◆ Task directions: Check every line below for the string "each", and copy the lines that contain it.

# # # #

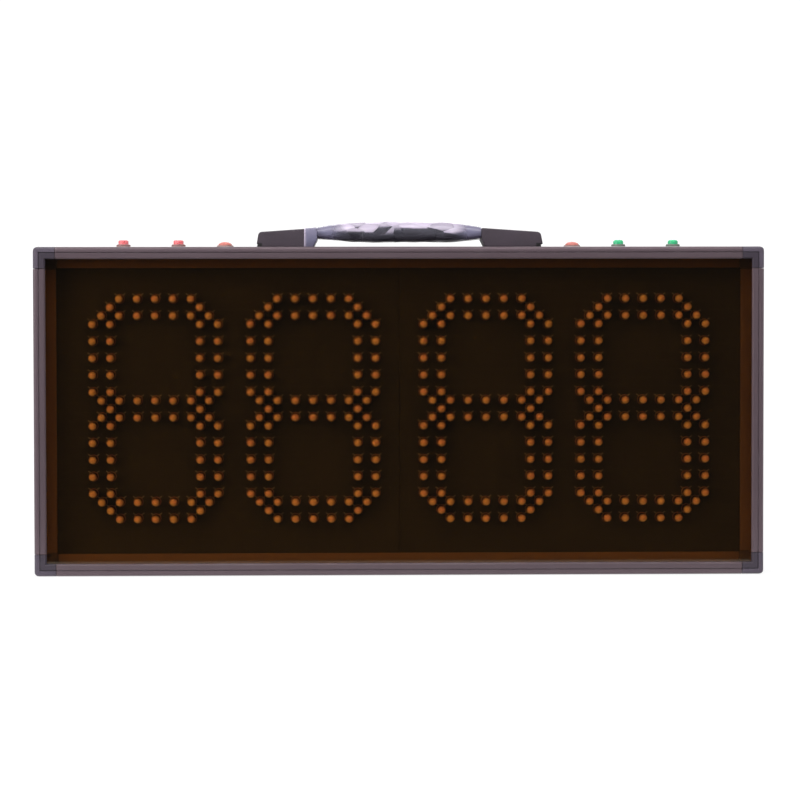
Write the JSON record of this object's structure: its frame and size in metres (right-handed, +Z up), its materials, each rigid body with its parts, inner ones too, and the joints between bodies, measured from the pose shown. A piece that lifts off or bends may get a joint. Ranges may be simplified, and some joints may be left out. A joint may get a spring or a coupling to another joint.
{
  "type": "electronic substitution board",
  "caption": "Hand-held electronic substitution board: LED dot figures behind a tinted window in an aluminium frame, with a carrying handle, push-buttons and a power switch.",
  "frame": {"origin": "middle of the bottom rail's flat underside, halfway between its front and back edges", "axes": "+X to the right as seen from the front, +Y from the front window to the rear panel, +Z up"},
  "size_m": [0.44, 0.0546, 0.2135],
  "materials": {
    "frame": "satin anodised",
    "black_plastic": "fine matt",
    "window": "clear tinted",
    "circuit": "solder mask",
    "steel": "zinc plated",
    "vinyl": "soft matt",
    "film": "clear film",
    "red": "semi gloss",
    "orange": "satin",
    "green": "semi gloss",
    "shrink": "shrink sleeve",
    "cable": "ribbon"
  },
  "bodies": {
    "board": {"top_rail": "frame", "bottom_rail": "frame", "left_rail": "frame", "right_rail": "frame", "corner_top_left": "black_plastic", "corner_top_right": "black_plastic", "corner_bottom_left": "black_plastic", "corner_bottom_right": "black_plastic", "window": "window", "display_board_left": "circuit", "display_board_right": "circuit", "control_board": "circuit", "centre_brace": "steel", "rear_panel": "black_plastic", "panel_screw_1": "steel", "panel_screw_2": "steel", "panel_screw_3": "steel", "panel_screw_4": "steel", "panel_screw_5": "steel", "panel_screw_6": "steel", "battery_pack": "shrink", "battery_tray": "black_plastic", "ribbon_cable_left": "cable", "ribbon_cable_right": "cable", "battery_lead": "red", "switch_lead": "black_plastic", "charge_socket": "black_plastic", "charge_socket_nut": "steel", "power_switch_body": "black_plastic", "red_button_outer_body": "black_plastic", "red_button_outer_nut": "steel", "red_button_inner_body": "black_plastic", "red_button_inner_nut": "steel", "dome_button_left_body": "black_plastic", "dome_button_left_nut": "steel", "dome_button_right_body": "black_plastic", "dome_button_right_nut": "steel", "green_button_inner_body": "black_plastic", "green_button_inner_nut": "steel", "green_button_outer_body": "black_plastic", "green_button_outer_nut": "steel", "handle_base_left": "black_plastic", "handle_base_right": "black_plastic", "handle_cap_left": "black_plastic", "handle_cap_right": "black_plastic", "handle_screw_1": "steel", "handle_screw_2": "steel", "handle_screw_3": "steel", "handle_screw_4": "steel", "strap_end_left": "vinyl", "strap_end_right": "vinyl"},
    "red_button_outer_cap": {"red_button_outer_cap": "red"},
    "red_button_inner_cap": {"red_button_inner_cap": "red"},
    "dome_button_left_cap": {"dome_button_left_cap": "orange"},
    "dome_button_right_cap": {"dome_button_right_cap": "orange"},
    "green_button_inner_cap": {"green_button_inner_cap": "green"},
    "green_button_outer_cap": {"green_button_outer_cap": "green"},
    "rocker": {"power_rocker": "red"},
    "grip": {"handle_grip": "vinyl", "grip_film": "film"}
  },
  "joints": [
    {"name": "red_button_outer_press", "type": "slide", "parent": "board", "child": "red_button_outer_cap", "axis": [0, 0, -1], "range_m": [0, 0.0012], "stiffness_N_per_m": 1500},
    {"name": "red_button_inner_press", "type": "slide", "parent": "board", "child": "red_button_inner_cap", "axis": [0, 0, -1], "range_m": [0, 0.0012], "stiffness_N_per_m": 1500},
    {"name": "dome_button_left_press", "type": "slide", "parent": "board", "child": "dome_button_left_cap", "axis": [0, 0, -1], "range_m": [0, 0.0006], "stiffness_N_per_m": 1500},
    {"name": "dome_button_right_press", "type": "slide", "parent": "board", "child": "dome_button_right_cap", "axis": [0, 0, -1], "range_m": [0, 0.0006], "stiffness_N_per_m": 1500},
    {"name": "green_button_inner_press", "type": "slide", "parent": "board", "child": "green_button_inner_cap", "axis": [0, 0, -1], "range_m": [0, 0.0012], "stiffness_N_per_m": 1500},
    {"name": "green_button_outer_press", "type": "slide", "parent": "board", "child": "green_button_outer_cap", "axis": [0, 0, -1], "range_m": [0, 0.0012], "stiffness_N_per_m": 1500},
    {"name": "power_rocker_tilt", "type": "hinge", "parent": "board", "child": "rocker", "pos_m": [0.168, 0.0253, 0.042], "axis": [1, 0, 0], "range_deg": [-20, 0]},
    {"name": "handle_lift", "type": "slide", "parent": "board", "child": "grip", "axis": [0, 0, 1], "range_m": [0, 0.018], "deforming": ["strap_end_left", "strap_end_right"]}
  ]
}
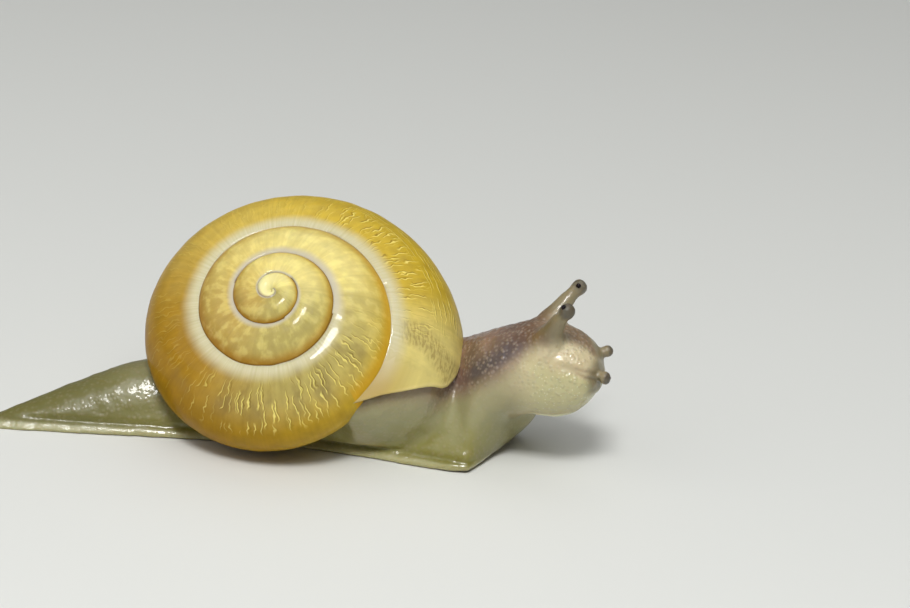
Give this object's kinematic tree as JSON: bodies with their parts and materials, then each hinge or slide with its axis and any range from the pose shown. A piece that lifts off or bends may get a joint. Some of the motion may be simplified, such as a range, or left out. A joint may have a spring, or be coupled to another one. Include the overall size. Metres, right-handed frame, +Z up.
{
  "type": "garden snail",
  "caption": "Life-size garden snail with a yellow coiled shell, creeping on its foot with head raised and feelers out; a still display model.",
  "frame": {"origin": "on the sole, under the middle of the shell, at the level of the floor", "axes": "+X the way the snail faces, +Y its left side, +Z up"},
  "size_m": [0.0334, 0.0137, 0.0121],
  "materials": {
    "shell": "thin, glossy, slightly see-through yellow shell with a paler band along the seam and fine growth lines",
    "skin": "wet, bumpy, slightly see-through grey-beige skin, darker along the neck, pale on the foot",
    "eye": "dark, glossy eye spot"
  },
  "bodies": {
    "root": {"shell": "shell", "mantle_collar": "skin", "tail": "skin", "foot_rear": "skin", "foot_middle": "skin", "neck": "skin", "head": "skin", "foot_front": "skin", "lips": "skin", "upper_tentacle_right": "skin", "upper_tentacle_left": "skin", "lower_tentacle_right": "skin", "lower_tentacle_left": "skin", "eye_right": "eye", "eye_left": "eye"}
  },
  "joints": []
}
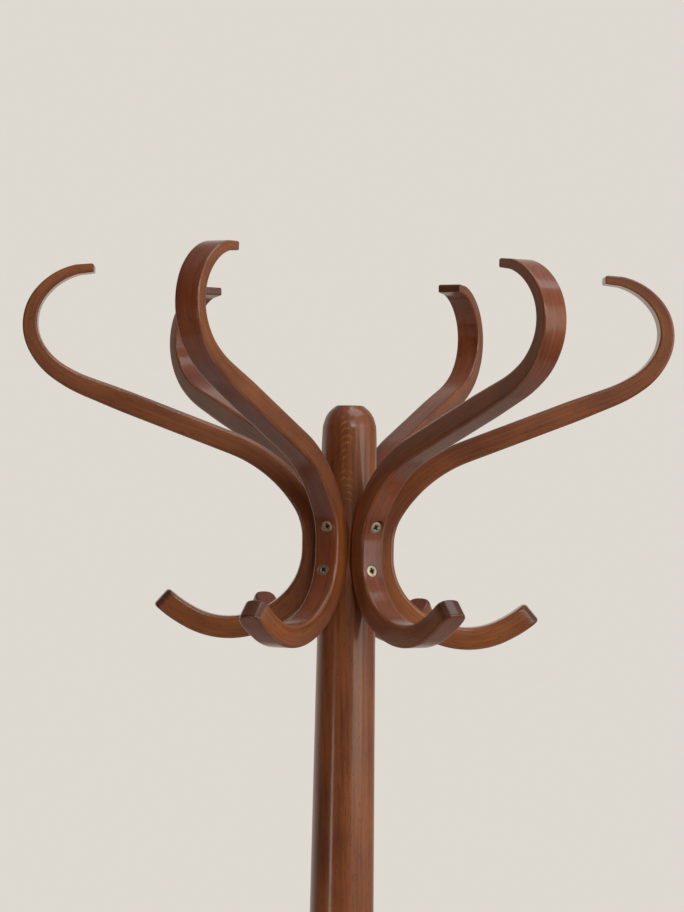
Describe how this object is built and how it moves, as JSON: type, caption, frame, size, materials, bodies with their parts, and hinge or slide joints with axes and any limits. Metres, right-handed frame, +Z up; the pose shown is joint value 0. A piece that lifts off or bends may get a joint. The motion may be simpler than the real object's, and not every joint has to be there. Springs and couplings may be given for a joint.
{
  "type": "standing coat rack",
  "caption": "Bentwood standing coat rack: turned pole with a crown of S-shaped hooks, splayed bent legs and an umbrella hoop.",
  "frame": {"origin": "on the floor, on the pole's axis", "axes": "+Z up along the pole; +X towards hook_1 and leg_1"},
  "size_m": [0.5612, 0.5612, 1.8703],
  "materials": {
    "stained_beech": "walnut-stained bent beech under satin varnish",
    "screw_brass": "pale brass-plated, slightly tarnished",
    "felt": "dense dark felt"
  },
  "bodies": {
    "root": {"pole": "stained_beech", "umbrella_hoop": "stained_beech", "hook_1": "stained_beech", "hook_1_screw_upper": "screw_brass", "hook_1_screw_lower": "screw_brass", "hook_2": "stained_beech", "hook_2_screw_upper": "screw_brass", "hook_2_screw_lower": "screw_brass", "hook_3": "stained_beech", "hook_3_screw_upper": "screw_brass", "hook_3_screw_lower": "screw_brass", "hook_4": "stained_beech", "hook_4_screw_upper": "screw_brass", "hook_4_screw_lower": "screw_brass", "hook_5": "stained_beech", "hook_5_screw_upper": "screw_brass", "hook_5_screw_lower": "screw_brass", "hook_6": "stained_beech", "hook_6_screw_upper": "screw_brass", "hook_6_screw_lower": "screw_brass", "leg_1": "stained_beech", "leg_1_screw_upper": "screw_brass", "leg_1_screw_lower": "screw_brass", "leg_1_screw_hoop": "screw_brass", "foot_pad_1": "felt", "leg_2": "stained_beech", "leg_2_screw_upper": "screw_brass", "leg_2_screw_lower": "screw_brass", "leg_2_screw_hoop": "screw_brass", "foot_pad_2": "felt", "leg_3": "stained_beech", "leg_3_screw_upper": "screw_brass", "leg_3_screw_lower": "screw_brass", "leg_3_screw_hoop": "screw_brass", "foot_pad_3": "felt", "leg_4": "stained_beech", "leg_4_screw_upper": "screw_brass", "leg_4_screw_lower": "screw_brass", "leg_4_screw_hoop": "screw_brass", "foot_pad_4": "felt"}
  },
  "joints": []
}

# # # #

◆ Solved problem:
Write the JSON record of this object's structure: its frame and size in metres (right-handed, +Z up), its materials, each rigid body with its parts, inner ones too, and the joints between bodies, measured from the pose shown. A piece that lifts off or bends may get a joint. Ranges may be simplified, and some joints may be left out. A joint may get a spring or a coupling to another joint.
Give this object's kinematic tree as JSON: bodies with their parts and materials, then each hinge or slide with its axis and any range from the pose shown. A piece that lifts off or bends may get a joint. Some of the motion may be simplified, such as a range, or left out. A joint may have a spring, or be coupled to another one. Include the overall size. Metres, right-handed frame, +Z up.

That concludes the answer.